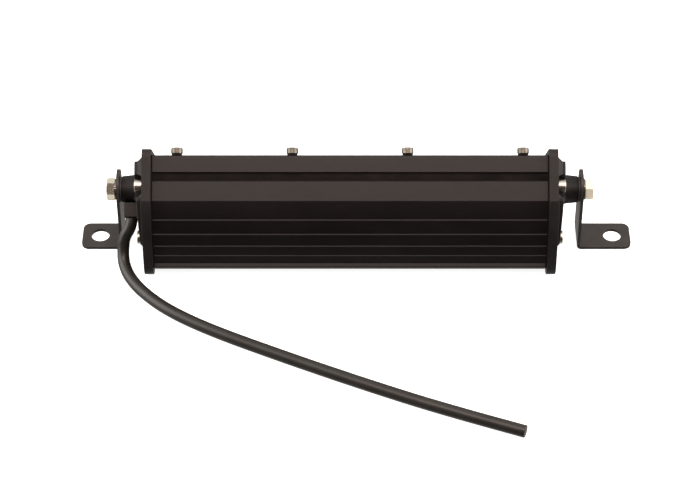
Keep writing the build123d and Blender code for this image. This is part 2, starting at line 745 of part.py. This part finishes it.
def bracket(side):
    """L bracket bent from strip: an arm with the pivot hole and a foot with one bolt hole."""
    end = ARM_OUTER + FOOT_REACH[side]
    top = PIVOT_HEIGHT + ARM_TOP
    strip = [
        Line((ARM_INNER, top), (ARM_INNER, 0)),
        Line((ARM_INNER, 0), (end, 0)),
        Line((end, 0), (end, SHEET)),
        Line((end, SHEET), (ARM_OUTER, SHEET)),
        Line((ARM_OUTER, SHEET), (ARM_OUTER, top)),
        Line((ARM_OUTER, top), (ARM_INNER, top)),
    ]
    profile = make_face(strip)
    heel = profile.vertices().sort_by(lambda v: v.X + v.Y)[0]
    profile = fillet(heel, BEND_INSIDE + SHEET)
    inner = profile.vertices().sort_by(lambda v: abs(v.X - ARM_OUTER) + abs(v.Y - SHEET))[0]
    profile = fillet(inner, BEND_INSIDE)
    shape = extrude(Plane.XZ * profile, ARM_WIDTH / 2, both=True)
    upright = [e for e in shape.edges().filter_by(Axis.Z) if e.center().X > end - EDGE_MATCH]
    shape = fillet(upright, FOOT_CORNER)
    crown = [e for e in shape.edges().filter_by(Axis.X) if e.center().Z > top - EDGE_MATCH]
    shape = fillet(crown, ARM_WIDTH / 2 - ARM_CROWN_FLAT / 2)
    shape -= Pos(0, 0, PIVOT_HEIGHT) * rod(PIVOT_RADIUS + PIVOT_FIT, (ARM_INNER, ARM_OUTER), 0, 0)
    hole = Cylinder(FOOT_HOLE_RADIUS, SHEET, align=(Align.CENTER, Align.CENTER, Align.MIN))
    shape -= Pos(abs(HOLE_X[side]), 0, 0) * hole
    if side < 0:
        shape = mirror(shape, Plane.YZ)
    return Pos(BAR_CENTRE_X, 0, 0) * shape


def main():
    os.makedirs("parts", exist_ok=True)
    lamp_pieces = {
        "heat_sink_body": heat_sink_body(),
        "front_frame": front_frame(),
        "front_lens": front_lens(),
        "lens_seal": lens_seal(),
        "frame_gaskets": frame_gaskets(),
        "reflector": reflector(),
        "led_board": led_board(),
        "led_chips": led_chips(),
        "thermal_pad": thermal_pad(),
        "board_screws": board_screws(),
        "driver_pad": driver_plate((TUNNEL_BACK, TUNNEL_BACK + DRIVER_PAD)),
        "driver_board": driver_plate((TUNNEL_BACK + DRIVER_PAD, driver_face())),
        "driver_capacitors": driver_capacitors(),
        "driver_inductor": driver_inductor(),
        "driver_chips": driver_chips(),
        "led_leads": led_leads(),
        "supply_leads": supply_leads(),
        "left_end_cap": left_end_cap(),
        "right_end_cap": end_cap(1),
        "cable_outlet": cable_outlet(),
        "frame_screws": frame_screws(),
        "frame_screw_seals": frame_screw_seals(),
    }
    for name, side in (("left", -1), ("right", 1)):
        lamp_pieces[name + "_cap_gasket"] = cap_gasket(side)
        lamp_pieces[name + "_cap_screws"] = cap_screws(side)
        lamp_pieces[name + "_pivot_bolt"] = pivot_bolt(side)
        lamp_pieces[name + "_lock_washer"] = lock_washer(side)
        lamp_pieces[name + "_friction_washer"] = friction_washer(side)
    pieces = {node: lamp(shape) for node, shape in lamp_pieces.items()}
    for name, side in (("left", -1), ("right", 1)):
        pieces[name + "_bracket"] = bracket(side)
    pieces["power_cord"] = power_cord()
    for node, shape in pieces.items():
        export_step(shape, f"parts/{node}.step")


main()
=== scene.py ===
import json
import math

import bpy
import numpy as np
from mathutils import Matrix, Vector


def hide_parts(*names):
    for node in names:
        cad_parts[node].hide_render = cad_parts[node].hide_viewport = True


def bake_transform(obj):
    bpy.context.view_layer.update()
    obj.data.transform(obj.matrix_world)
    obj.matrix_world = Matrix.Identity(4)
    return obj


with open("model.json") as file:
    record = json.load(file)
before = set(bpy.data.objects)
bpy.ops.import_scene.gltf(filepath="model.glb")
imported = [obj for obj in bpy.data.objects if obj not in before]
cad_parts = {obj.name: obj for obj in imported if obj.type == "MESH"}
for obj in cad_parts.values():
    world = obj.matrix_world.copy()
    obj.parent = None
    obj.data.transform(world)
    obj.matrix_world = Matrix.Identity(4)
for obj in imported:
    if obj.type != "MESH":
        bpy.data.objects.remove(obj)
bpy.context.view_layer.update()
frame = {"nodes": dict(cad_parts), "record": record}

NODES = frame["nodes"]
MM = 0.001

# ---------------------------------------------------------------- camera
CAMERA_AIM = Vector((-4.2, 0.0, 42.5)) * MM
CAMERA_ELEVATION = math.radians(42.0)
CAMERA_DISTANCE = 1600.0 * MM
CAMERA_DROP = 38.15 * MM
CAMERA_LENS = 124.66
CAMERA_NEAR, CAMERA_FAR = 0.05, 40.0


def make_camera():
    """The camera looks along +Y and down by CAMERA_ELEVATION, set below the line to the pivot axis."""
    ahead = Vector((0.0, math.cos(CAMERA_ELEVATION), -math.sin(CAMERA_ELEVATION)))
    above = Vector((0.0, math.sin(CAMERA_ELEVATION), math.cos(CAMERA_ELEVATION)))
    data = bpy.data.cameras.new("camera")
    data.lens = CAMERA_LENS
    data.sensor_width = 36.0
    data.clip_start, data.clip_end = CAMERA_NEAR, CAMERA_FAR
    camera = bpy.data.objects.new("camera", data)
    bpy.context.scene.collection.objects.link(camera)
    camera.location = CAMERA_AIM - CAMERA_DROP * above - CAMERA_DISTANCE * ahead
    camera.rotation_euler = (math.pi / 2 - CAMERA_ELEVATION, 0.0, 0.0)
    bpy.context.scene.camera = camera


# ---------------------------------------------------------------- mesh helpers
def add_piece(name, points, faces, material, uv=None, smooth=True):
    """A mesh object at the origin from an (n, 3) array of points and lists of corner numbers."""
    mesh = bpy.data.meshes.new(name)
    mesh.from_pydata(points.tolist(), [], faces)
    mesh.update()
    if uv is not None:
        corners = np.zeros(len(mesh.loops), np.int32)
        mesh.loops.foreach_get("vertex_index", corners)
        layer = mesh.uv_layers.new(name="UVMap")
        layer.data.foreach_set("uv", uv[corners].astype(np.float32).ravel())
    mesh.polygons.foreach_set("use_smooth", np.full(len(mesh.polygons), smooth))
    piece = bpy.data.objects.new(name, mesh)
    bpy.context.scene.collection.objects.link(piece)
    mesh.materials.append(material)
    return piece


def grid_faces(rows, columns):
    """Quads of a grid of rows x columns points whose columns close on themselves."""
    row, column = np.meshgrid(np.arange(rows - 1), np.arange(columns), indexing="ij")
    after = (column + 1) % columns
    quads = np.stack(
        (row * columns + column, row * columns + after,
         (row + 1) * columns + after, (row + 1) * columns + column), axis=-1)
    return quads.reshape(-1, 4)


# ---------------------------------------------------------------- cord
CORD_EXIT = (-147.8, -16.234, 31.463)
CORD_POINTS = [
    CORD_EXIT,
    (-148.3, -20.4, 27.5),
    (-153.0, -23.2, 20.9),
    (-154.0, -27.0, 12.8),
    (-153.4, -33.8, 6.9),
    (-149.0, -44.6, 4.3),
    (-139.3, -58.7, 4.0),
    (-122.0, -75.7, 4.0),
    (-94.2, -93.8, 4.0),
    (-49.2, -116.8, 4.0),
    (5.8, -143.2, 4.0),
    (55.8, -165.4, 4.0),
    (103.9, -183.7, 4.0),
]
CORD_RADIUS = 4.0 * MM
CORD_SIDES = 40
CORD_STEPS = 14
# Its free end's rounded edge, and the ring at either end that a flat face closes
CORD_EDGE = 0.35 * MM
CORD_EDGE_RINGS = 4
CORD_FACE_RADIUS = 0.35 * CORD_RADIUS
SAME_POINT = 1e-6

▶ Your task
Search the data above for lines holding "context" and copy each of them.

▶ Solution to the problem
    bpy.context.view_layer.update()
bpy.context.view_layer.update()
    bpy.context.scene.collection.objects.link(camera)
    bpy.context.scene.camera = camera
    bpy.context.scene.collection.objects.link(piece)